Sunday, November 13, 2011

The Usefulness of Uselessness, Part II

The Usefulness of Uselessness, Part II
by Scott Bradley


Huizi, providing Zhuangzi with a metaphor demonstrating the uselessness of his "big words", tells him about the gourd he grew from a gifted seed. It became so huge that it was useless. If used to store water, it could not sustain the weight. If cut in half for use as a dipper, it was too large to pass the mouth of a container. So, he smashed it to pieces.

From the tone of his response, we can assume that Zhuangzi first had a good laugh at his friend's silliness. Then he told him that he sure didn't know how to make use of big things.

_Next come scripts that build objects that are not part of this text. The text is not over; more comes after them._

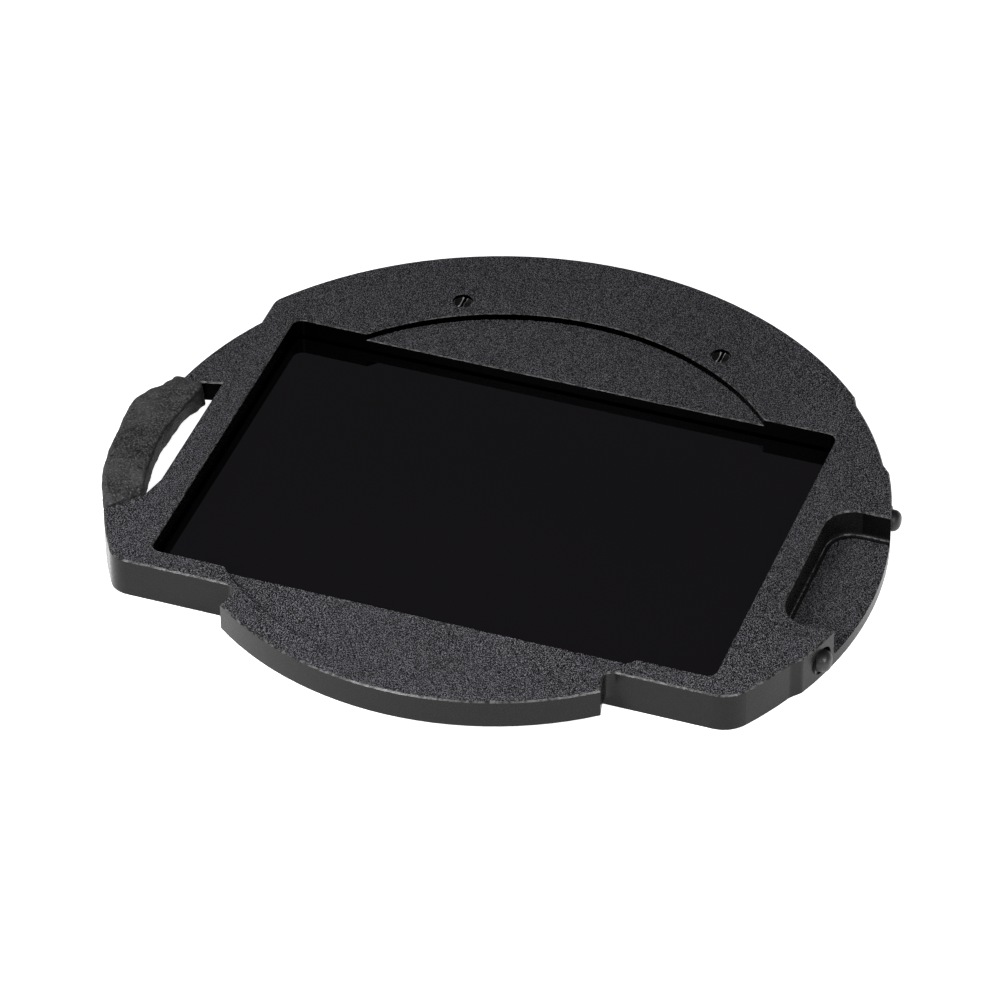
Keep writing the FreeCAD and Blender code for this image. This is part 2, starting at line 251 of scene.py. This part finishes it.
def steel(name, dark, light, roughness, metallic=1.0, edges=0.0):
    """Turned steel with fine scratches, and painted highlights on its sloped edge faces where edges
    is above 0.
    """
    m = Nodes(name)
    scratch = m.span(m.noise(9000.0, 3.0, 0.7), 0.3, 0.7)
    wear = m.span(m.noise(1800.0, 2.0), 0.4, 0.7)
    colour = m.mix(m.maths("MULTIPLY", scratch, wear), grey(dark), grey(light))
    painted_glint = m.maths("MULTIPLY", m.span(m.up(), 0.2, 0.35), m.span(m.up(), 0.97, 0.9))
    # painted highlight: sloped edge faces lightened into glints
    colour = m.mix(m.maths("MULTIPLY", painted_glint, edges), colour, grey(0.8))
    m.bump(scratch, SCRATCH_BUMP, 0.4)
    rough = m.span(wear, 0.0, 1.0, roughness + 0.05, roughness - 0.05)
    return m.finish(Base_Color=colour, Roughness=rough, Metallic=metallic)


def give(piece, material):
    """Put one material in every slot of a piece."""
    if not piece.data.materials:
        piece.data.materials.append(material)
    for slot in piece.material_slots:
        slot.material = material


# Pieces

def blend_to(value, low, high):
    """0 below low, 1 above high, smooth between."""
    t = min(1.0, max(0.0, (value - low) / (high - low)))
    return t * t * (3 - 2 * t)


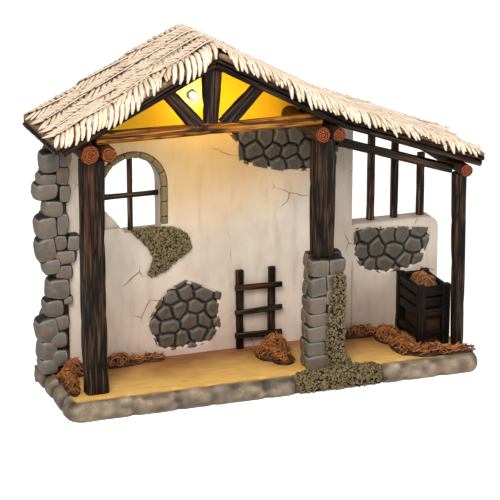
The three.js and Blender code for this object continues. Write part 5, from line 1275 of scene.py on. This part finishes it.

What Huizi did not know how to do was to let things be what they are, and thereby show him where their usefulness lay. Instead, knowing that gourds are good for storage and dipping, he smashed his when it did not meet his expectations. Why did he not instead, Zhuangzi inquired, use it as a boat with which to drift about carefree on the rivers and lakes?

What Huizi had taught Zhuangzi, through his logical deconstruction of the foundations of reason, was that "the understanding consciousness" could not answer the human hunger for transcendence. But whereas Huizi used this realization to "smash" both reason and those aspirations, Zhuangzi used it as a springboard to realize a transcendence untethered to knowing and its concomitant values of purpose and meaning. He let the limited show him the unlimited. He let the bounded show him the boundless. He allowed the useless to reveal its usefulness.

We can see a parallel development, I believe, in the various expressions of existentialism. Faced with the inability of modern man to believe in any 'revealed' transcendent verities, on the one hand, and his inability to construct them himself, many existentialists declared the human experience 'absurd'. (Camus, for instance.) Because reason can find no way to transcendence, the project was "smashed". Others, like Unamuno, saw the apparent rational absurdity of the human condition as an opportunity to find other ways of affirming the human experience.

Saying "No' to life as it is expressed is ultimately a rationalist's decision. Affirmation allows life to be itself and big gourds to reveal their usefulness.

You can check out Scott's writings on Zhuangzi here.

1 comment:

  1. It should be pointed out that the bottle-gourd referred to has great symbolism in Taoism as a miniature replica of heaven and earth, uniting the two in its shape. This might add some layer of meaning to the story. It is associated with Li Tie-guai, one of the eight immortals. It is one of my favorite Chinese motifs; I was drawn to it before I knew anything about Taoism.